### Extracted entries
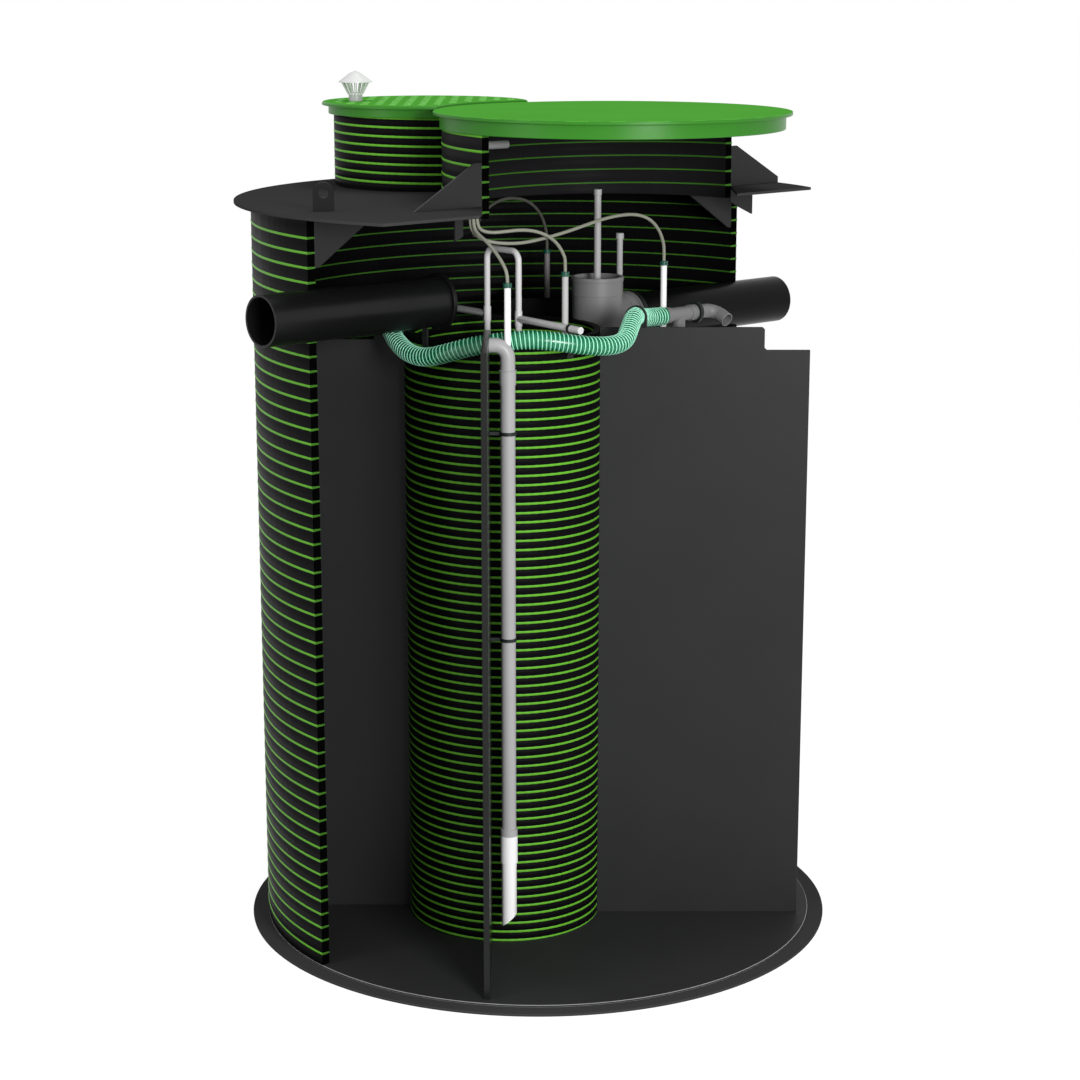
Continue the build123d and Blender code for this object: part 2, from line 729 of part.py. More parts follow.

...

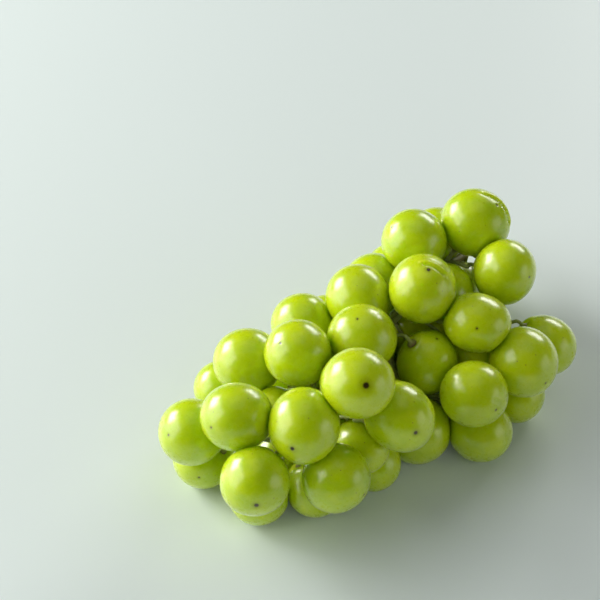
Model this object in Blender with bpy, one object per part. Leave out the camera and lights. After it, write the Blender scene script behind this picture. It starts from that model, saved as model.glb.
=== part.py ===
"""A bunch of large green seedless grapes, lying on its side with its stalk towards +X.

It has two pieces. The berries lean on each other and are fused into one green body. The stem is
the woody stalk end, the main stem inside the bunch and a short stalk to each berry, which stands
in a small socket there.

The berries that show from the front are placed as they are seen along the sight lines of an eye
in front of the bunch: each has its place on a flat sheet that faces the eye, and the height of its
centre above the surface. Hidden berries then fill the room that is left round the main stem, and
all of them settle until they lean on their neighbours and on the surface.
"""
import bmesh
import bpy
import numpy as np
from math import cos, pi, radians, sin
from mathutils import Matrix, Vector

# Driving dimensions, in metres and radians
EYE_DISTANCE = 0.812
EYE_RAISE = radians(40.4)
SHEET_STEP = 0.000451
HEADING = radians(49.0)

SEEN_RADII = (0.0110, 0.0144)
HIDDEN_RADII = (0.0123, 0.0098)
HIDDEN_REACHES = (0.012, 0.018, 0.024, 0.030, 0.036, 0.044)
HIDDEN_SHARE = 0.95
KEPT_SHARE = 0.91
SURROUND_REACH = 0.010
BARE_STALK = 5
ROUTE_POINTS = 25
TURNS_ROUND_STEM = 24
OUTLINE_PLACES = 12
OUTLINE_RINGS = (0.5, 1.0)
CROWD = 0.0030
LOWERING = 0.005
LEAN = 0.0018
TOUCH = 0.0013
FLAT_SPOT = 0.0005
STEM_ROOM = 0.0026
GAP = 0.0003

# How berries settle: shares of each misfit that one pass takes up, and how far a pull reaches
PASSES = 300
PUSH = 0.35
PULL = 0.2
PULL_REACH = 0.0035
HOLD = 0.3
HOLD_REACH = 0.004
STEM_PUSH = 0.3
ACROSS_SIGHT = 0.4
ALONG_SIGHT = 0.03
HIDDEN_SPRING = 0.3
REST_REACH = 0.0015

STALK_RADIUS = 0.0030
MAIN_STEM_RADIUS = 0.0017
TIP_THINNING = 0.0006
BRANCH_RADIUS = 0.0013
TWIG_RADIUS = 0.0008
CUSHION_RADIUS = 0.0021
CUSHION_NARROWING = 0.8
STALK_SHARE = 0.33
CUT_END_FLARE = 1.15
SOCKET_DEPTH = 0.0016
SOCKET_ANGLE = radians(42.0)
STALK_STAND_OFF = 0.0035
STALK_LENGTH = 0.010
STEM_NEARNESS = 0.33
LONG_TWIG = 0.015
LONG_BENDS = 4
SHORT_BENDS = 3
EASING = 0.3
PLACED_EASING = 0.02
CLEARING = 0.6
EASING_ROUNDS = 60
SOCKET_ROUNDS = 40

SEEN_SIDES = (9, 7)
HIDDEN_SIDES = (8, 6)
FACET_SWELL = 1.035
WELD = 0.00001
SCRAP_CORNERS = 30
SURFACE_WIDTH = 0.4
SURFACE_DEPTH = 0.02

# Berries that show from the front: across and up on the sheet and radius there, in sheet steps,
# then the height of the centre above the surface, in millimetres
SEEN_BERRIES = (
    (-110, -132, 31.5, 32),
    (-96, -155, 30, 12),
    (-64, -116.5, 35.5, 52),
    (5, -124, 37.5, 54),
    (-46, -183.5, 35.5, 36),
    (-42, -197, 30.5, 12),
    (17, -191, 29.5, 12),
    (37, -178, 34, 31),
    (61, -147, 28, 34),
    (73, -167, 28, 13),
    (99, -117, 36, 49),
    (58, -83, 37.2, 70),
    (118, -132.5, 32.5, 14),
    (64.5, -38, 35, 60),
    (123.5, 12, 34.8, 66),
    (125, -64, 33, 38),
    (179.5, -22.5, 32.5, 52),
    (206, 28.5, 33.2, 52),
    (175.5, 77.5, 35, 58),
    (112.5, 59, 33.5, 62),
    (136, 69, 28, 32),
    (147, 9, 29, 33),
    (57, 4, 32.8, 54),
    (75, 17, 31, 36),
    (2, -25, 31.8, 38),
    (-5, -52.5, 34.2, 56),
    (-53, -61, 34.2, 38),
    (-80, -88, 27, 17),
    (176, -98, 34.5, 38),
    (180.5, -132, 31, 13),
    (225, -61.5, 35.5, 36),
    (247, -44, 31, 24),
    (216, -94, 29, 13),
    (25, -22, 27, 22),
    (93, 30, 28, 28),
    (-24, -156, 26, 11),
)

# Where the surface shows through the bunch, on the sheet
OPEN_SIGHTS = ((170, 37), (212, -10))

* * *

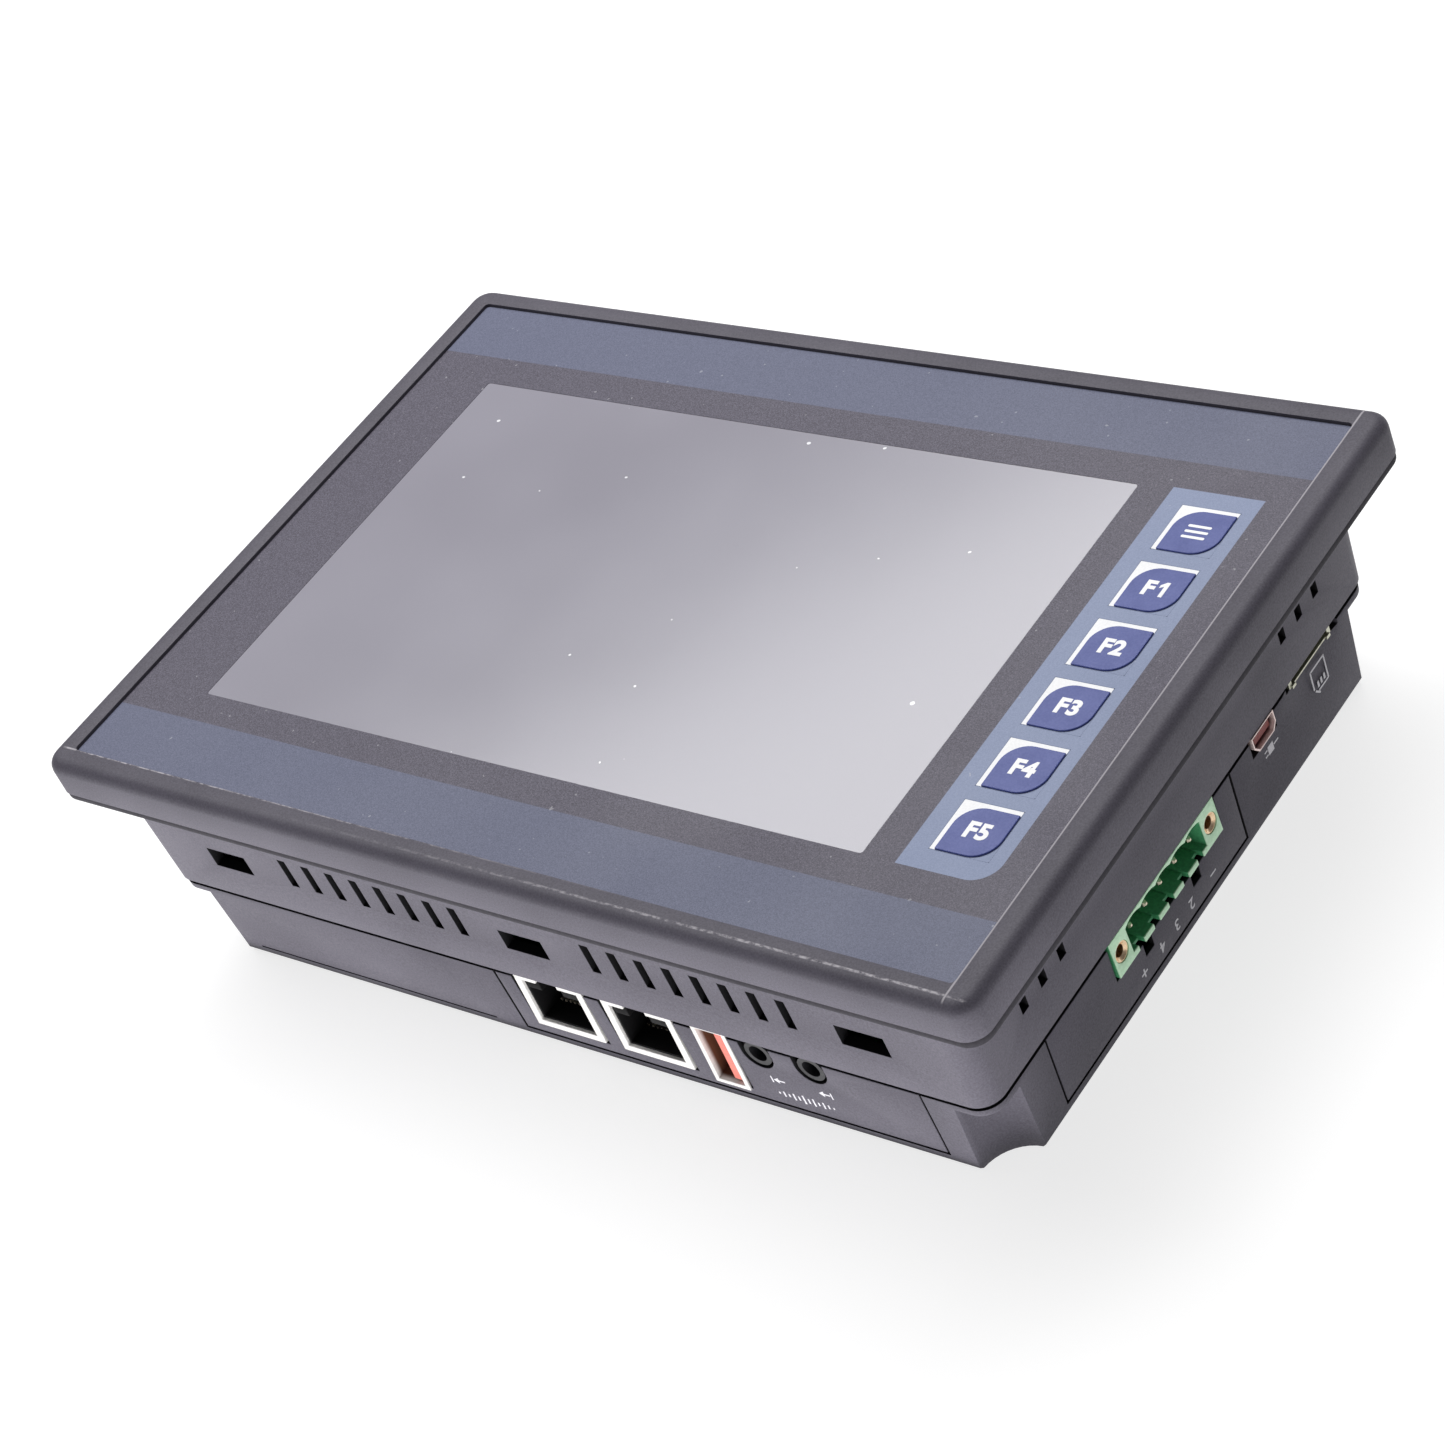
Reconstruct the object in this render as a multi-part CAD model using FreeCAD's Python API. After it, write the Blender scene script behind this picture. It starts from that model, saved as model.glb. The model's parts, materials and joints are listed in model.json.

### Instructions to follow
Pull out every line containing "with".

### Completed exercise
Model this object in Blender with bpy, one object per part. Leave out the camera and lights. After it, write the Blender scene script behind this picture. It starts from that model, saved as model.glb.
"""A bunch of large green seedless grapes, lying on its side with its stalk towards +X.